Police soon found the knife with Boucher’s blood on it in a garbage bin. It was similar to those in a knife collection in the accused’s kitchen.

The home invasion offence happened Feb. 12, 2022.

On Jan. 31, Adams said Taniskishayinew had been drinking at the victim’s Jackson Avenue, Vancouver house.

The next day, five people entered the woman’s home. She called 911 while hiding in a closet in a room with the door barricaded by a couch.

“She was scared. She did not want them in her home,” the judge said.

The court heard the reason for the invasion was presumably to steal alcohol.

Taniskishayinew’s voice was heard on the 911 call yelling, “She’s down here.”

The room was then broken into.

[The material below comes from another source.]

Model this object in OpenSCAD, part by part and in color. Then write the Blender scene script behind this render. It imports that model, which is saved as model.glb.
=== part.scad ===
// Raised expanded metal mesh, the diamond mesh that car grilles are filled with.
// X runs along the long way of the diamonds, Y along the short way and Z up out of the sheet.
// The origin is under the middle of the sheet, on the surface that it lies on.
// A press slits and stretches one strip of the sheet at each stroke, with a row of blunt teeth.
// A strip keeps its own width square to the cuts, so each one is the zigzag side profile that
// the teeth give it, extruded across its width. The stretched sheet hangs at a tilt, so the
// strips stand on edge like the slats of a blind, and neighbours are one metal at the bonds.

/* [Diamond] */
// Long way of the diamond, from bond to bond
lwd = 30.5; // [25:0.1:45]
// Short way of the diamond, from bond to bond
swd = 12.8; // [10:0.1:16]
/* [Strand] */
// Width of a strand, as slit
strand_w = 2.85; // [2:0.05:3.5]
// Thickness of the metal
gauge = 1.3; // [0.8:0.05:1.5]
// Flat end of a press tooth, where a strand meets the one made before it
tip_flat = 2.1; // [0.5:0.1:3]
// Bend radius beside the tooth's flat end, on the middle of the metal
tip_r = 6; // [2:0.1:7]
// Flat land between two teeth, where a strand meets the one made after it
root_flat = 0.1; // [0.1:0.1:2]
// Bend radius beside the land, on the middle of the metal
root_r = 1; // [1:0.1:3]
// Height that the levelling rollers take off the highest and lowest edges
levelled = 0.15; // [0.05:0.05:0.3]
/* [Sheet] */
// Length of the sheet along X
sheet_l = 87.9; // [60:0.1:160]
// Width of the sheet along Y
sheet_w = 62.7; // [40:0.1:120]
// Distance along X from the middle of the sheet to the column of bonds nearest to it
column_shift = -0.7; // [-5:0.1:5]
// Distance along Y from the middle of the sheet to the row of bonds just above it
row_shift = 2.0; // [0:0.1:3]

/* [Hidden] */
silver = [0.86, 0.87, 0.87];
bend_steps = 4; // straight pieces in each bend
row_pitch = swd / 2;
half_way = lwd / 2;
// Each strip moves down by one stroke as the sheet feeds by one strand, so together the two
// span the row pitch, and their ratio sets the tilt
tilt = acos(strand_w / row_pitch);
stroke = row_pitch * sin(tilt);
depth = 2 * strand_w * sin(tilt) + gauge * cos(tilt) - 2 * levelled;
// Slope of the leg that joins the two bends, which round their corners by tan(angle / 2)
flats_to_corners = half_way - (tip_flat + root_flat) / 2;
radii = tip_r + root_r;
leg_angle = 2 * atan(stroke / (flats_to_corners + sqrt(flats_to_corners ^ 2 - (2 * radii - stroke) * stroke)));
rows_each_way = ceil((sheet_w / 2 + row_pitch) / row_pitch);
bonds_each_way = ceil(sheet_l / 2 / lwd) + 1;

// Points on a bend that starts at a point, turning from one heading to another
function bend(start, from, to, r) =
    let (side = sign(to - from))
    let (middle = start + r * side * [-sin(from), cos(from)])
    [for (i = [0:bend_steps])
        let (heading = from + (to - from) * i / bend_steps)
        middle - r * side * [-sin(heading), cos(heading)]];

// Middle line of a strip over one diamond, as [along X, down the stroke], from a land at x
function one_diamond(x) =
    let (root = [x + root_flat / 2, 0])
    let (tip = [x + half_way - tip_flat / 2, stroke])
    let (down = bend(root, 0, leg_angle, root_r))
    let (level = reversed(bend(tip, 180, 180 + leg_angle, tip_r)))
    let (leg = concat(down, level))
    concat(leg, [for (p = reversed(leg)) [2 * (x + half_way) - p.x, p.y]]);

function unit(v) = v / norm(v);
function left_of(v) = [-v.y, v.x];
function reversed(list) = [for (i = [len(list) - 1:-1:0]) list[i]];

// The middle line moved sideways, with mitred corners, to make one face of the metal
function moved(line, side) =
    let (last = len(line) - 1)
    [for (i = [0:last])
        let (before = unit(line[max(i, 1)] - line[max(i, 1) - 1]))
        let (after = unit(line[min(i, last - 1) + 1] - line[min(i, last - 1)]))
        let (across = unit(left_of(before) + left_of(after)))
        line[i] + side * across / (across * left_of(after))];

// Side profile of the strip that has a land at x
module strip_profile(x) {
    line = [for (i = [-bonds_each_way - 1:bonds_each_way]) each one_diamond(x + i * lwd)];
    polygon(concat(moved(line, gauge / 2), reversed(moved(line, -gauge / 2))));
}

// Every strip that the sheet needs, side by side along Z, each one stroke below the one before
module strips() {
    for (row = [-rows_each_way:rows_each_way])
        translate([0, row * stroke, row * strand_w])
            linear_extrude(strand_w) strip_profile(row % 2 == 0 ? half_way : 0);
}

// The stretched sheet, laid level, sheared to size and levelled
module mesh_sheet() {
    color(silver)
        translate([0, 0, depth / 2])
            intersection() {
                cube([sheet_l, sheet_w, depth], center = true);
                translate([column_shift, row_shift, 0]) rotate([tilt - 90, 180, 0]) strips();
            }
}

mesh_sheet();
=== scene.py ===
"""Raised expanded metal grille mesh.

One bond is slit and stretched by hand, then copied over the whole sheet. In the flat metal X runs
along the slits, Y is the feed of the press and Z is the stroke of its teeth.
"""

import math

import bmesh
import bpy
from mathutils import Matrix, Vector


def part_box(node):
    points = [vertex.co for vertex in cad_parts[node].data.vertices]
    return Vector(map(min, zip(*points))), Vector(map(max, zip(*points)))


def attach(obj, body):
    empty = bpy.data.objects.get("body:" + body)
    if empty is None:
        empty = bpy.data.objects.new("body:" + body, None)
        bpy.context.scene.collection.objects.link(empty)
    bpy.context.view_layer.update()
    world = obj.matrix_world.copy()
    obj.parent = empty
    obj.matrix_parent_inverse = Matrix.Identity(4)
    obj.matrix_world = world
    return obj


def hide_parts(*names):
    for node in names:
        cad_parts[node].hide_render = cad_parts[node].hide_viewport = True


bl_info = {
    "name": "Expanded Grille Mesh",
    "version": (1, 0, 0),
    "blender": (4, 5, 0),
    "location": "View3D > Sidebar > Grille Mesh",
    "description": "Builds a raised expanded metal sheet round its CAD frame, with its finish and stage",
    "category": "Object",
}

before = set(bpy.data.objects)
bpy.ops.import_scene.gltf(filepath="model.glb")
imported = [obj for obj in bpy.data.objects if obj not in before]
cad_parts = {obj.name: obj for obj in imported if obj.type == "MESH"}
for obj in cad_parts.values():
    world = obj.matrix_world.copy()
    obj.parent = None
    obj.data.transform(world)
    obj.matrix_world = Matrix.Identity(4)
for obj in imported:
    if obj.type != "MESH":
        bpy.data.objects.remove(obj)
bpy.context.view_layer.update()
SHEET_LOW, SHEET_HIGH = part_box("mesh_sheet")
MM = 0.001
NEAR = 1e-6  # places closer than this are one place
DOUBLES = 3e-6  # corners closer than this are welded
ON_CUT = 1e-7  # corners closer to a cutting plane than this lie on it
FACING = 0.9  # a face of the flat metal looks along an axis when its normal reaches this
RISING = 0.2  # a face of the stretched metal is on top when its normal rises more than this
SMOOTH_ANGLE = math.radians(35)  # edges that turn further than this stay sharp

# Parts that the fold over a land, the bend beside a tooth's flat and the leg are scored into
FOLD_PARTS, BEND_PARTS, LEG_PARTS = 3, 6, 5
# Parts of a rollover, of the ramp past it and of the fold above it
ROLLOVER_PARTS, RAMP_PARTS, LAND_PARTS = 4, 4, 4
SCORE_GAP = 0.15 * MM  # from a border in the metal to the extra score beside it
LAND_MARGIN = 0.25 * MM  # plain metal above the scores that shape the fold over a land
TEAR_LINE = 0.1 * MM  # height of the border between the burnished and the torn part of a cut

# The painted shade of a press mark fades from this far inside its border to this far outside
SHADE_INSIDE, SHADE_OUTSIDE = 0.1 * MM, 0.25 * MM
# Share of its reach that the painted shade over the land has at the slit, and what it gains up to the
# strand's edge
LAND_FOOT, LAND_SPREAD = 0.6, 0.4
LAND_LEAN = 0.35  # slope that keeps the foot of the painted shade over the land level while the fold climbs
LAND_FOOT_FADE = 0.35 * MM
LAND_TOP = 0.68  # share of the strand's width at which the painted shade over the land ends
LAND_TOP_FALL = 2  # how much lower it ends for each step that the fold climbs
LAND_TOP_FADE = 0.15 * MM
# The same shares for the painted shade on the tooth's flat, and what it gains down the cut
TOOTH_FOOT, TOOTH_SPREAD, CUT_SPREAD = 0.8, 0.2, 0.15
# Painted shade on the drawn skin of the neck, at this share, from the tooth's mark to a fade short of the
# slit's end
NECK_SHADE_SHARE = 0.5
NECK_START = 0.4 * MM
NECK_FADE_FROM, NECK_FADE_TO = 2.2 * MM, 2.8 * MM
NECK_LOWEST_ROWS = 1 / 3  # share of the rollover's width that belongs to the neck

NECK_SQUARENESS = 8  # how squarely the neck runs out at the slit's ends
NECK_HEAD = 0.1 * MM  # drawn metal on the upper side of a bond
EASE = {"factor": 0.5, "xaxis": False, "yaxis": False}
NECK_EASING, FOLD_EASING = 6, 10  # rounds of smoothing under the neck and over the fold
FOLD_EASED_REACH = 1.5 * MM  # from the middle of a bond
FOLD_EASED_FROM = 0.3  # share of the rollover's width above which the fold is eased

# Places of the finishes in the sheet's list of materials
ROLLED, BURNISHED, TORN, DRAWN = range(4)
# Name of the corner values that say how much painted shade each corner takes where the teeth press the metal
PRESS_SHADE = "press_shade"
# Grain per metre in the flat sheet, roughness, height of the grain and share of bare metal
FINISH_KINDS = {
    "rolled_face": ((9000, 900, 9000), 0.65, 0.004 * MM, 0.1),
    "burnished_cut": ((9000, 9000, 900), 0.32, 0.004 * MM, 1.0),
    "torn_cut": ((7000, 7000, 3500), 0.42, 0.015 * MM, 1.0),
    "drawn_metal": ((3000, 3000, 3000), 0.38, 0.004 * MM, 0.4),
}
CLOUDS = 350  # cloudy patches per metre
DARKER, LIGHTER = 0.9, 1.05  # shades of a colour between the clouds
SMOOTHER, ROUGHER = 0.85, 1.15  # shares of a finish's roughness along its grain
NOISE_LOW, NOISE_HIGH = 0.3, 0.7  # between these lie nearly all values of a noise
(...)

One of the intruders was the victim’s own sister.

The victim was punched in the face and her cellphone smashed before she escaped.

Police soon arrived.

The sister has already pleaded guilty and given an 18-month conditional sentence order. A man’s case remains before the courts.

Adams said Taniskishayinew’s poor choice in social groups may have been part of the offence.

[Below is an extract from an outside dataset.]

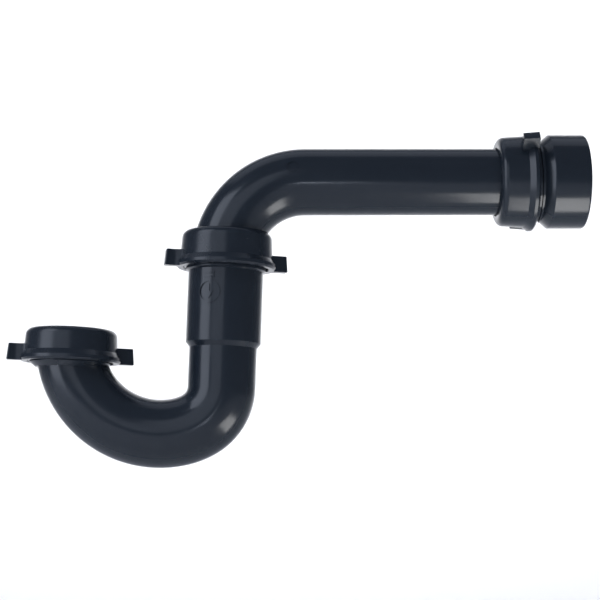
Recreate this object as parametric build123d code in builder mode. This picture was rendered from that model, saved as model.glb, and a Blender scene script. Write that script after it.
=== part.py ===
from build123d import *
import math
import os

# Tubular P-trap, 1-1/2 in: a waste arm with an elbow, a swivelling J-bend and a trap adapter,
# held together by three slip-joint nuts with bevelled washers.
# Millimetres. +X runs along the arm towards the drain pipe, +Z is up.
# The origin is the centre of the adapter's hub mouth, on the arm's axis.

# ---- driving dimensions -----------------------------------------------------------------------
# tube
tube_radius = 19.05
tube_bore_radius = 17.0
slip_bore_radius = 19.3

# adapter, measured along X from the hub mouth
hub_radius = 26.9
hub_bore_radius = 24.4
hub_depth = 18.0
hub_shoulder = 20.5
neck_end = 25.4
adapter_length = 43.9
hub_edge_round = 1.2

# arm and elbow
arm_insertion = 20.0
elbow_start = -160.0
elbow_radius = 45.7
elbow_sweep = 80.0
leg_length = 50.0
leg_lean = 2.2
leg_top = (-204.5, 0, -28.9)
elbow_floor = 2.0
gate_ring_x = -167.5
gate_turn = 17
gate_ring_radius = 3.4
gate_ring_width = 0.5
gate_ring_height = 0.25

# J-bend, measured down the leg from leg_top
bell_mouth_drop = 6.5
bell_radius = 21.2
bell_end_drop = 63.6
bell_cone_drop = 66.4
bell_bore_drop = 61.5
bend_start_drop = 88.7
bend_radii = (24.6, 36.0, 51.2)
bend_turns = (57, 18, 105)
bend_stop_short = 8
inlet_offset = 85.3
inlet_mouth_drop = 65.1
inlet_socket_depth = 13.0
inlet_collar_length = 12.8
inlet_cone_length = 2.6
inlet_thread_length = 13.4

# threaded mouth, the same on the adapter, the bell and the inlet
thread_pitch = 25.4 / 11.5
thread_root_radius = 22.7
thread_height = 1.1
thread_base_width = 1.25
thread_crest_width = 0.5
thread_embed = 0.15
thread_length = 18.5
bell_thread_length = 15.9
thread_lead_in = 0.8
thread_runout = 0.7
mouth_bevel_radius = 21.7
mouth_bevel_depth = 3.2

# slip-joint nut, measured outwards from the mouth that it closes
nut_closed_face = 6.2
nut_height = 21.0
inlet_nut_height = 18.5
nut_wall = 2.5
nut_hole_radius = 19.75
nut_top_radius = 25.3
nut_foot_radius = 26.2
nut_top_round = 4.0
nut_washer_seat_radius = 22.95
nut_thread_wall_radius = 24.1
nut_thread_crest_radius = 23.0
nut_thread_top_gap = 0.9
nut_lip_radius = 28.4
nut_lip_chamfer = 1.1
nut_lip_height = 5.8
nut_lip_flat = 2.8
wing_tip_radius = 35.6
wing_thickness = 5.7
wing_height = 9.2
wing_top_radius = 34.8
wing_root_angle = 33
wing_edge_round = 0.7
arm_wing_turn = -53
leg_wing_turn = 13

# washer
washer_bore_radius = 19.12
washer_flange_radius = 22.5
washer_gap = 0.12
washer_nose_length = 2.9
washer_nose_radius = 19.35
washer_shoulder_radius = 21.45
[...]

“Group mentality is a problem here,” Adams said. “When she’s in a group of people, she may commit an offence.”

Background and rehabilitation

Adams frequently cited the earlier assault decisions of Judge Kathryn Denhoff

In 2022, Denhoff said violence has long been a part of Taniskishayinew’s life.

She said Taniskishayinew was born to a 15-year-old who had been physically and sexually abused in a residential school.

“Her suffering from violence is so extensive that she has come to expect violence from others including romantic partners,” Denhoff said.

Denhoff said Taniskishayinew’s police record includes multiple attacks on people in public places.

That record of violence has also continued while in custody, the judge said, noting a record of assaults on inmates, abuse to staff and bullying other prisoners to get drugs.

Denhoff said Taniskishayinew has repeatedly expressed a desire to deal with substance abuse and anger issues but when the supports are put in place for her, she does not take advantage of them.

However, Adams said Taniskishayinew has begun to show improvements while in custody this time and expressed hope she could get on with her life and be reunited with her two surviving children.

Adams said Taniskishayinew has recognized she has an alcohol problem.

The court heard Taniskishayinew has significant Gladue factors, a reference to a Supreme Court of Canada case which said Indigenous background factors should be taken into account at sentencing.

Adams said Taniskishayinew has a “reduced moral culpability due to “significant Gladue factors.”

“She was exposed to poverty. She had early and consistent exposure to alcohol. She has also had early and consistent exposure to violence,” said Adams, noting Taniskishayinew’s lack of emotional regulation and “reactive and impulsive responses to perceived threats and insults” lead her into problems.

“It makes her risk of violence higher.”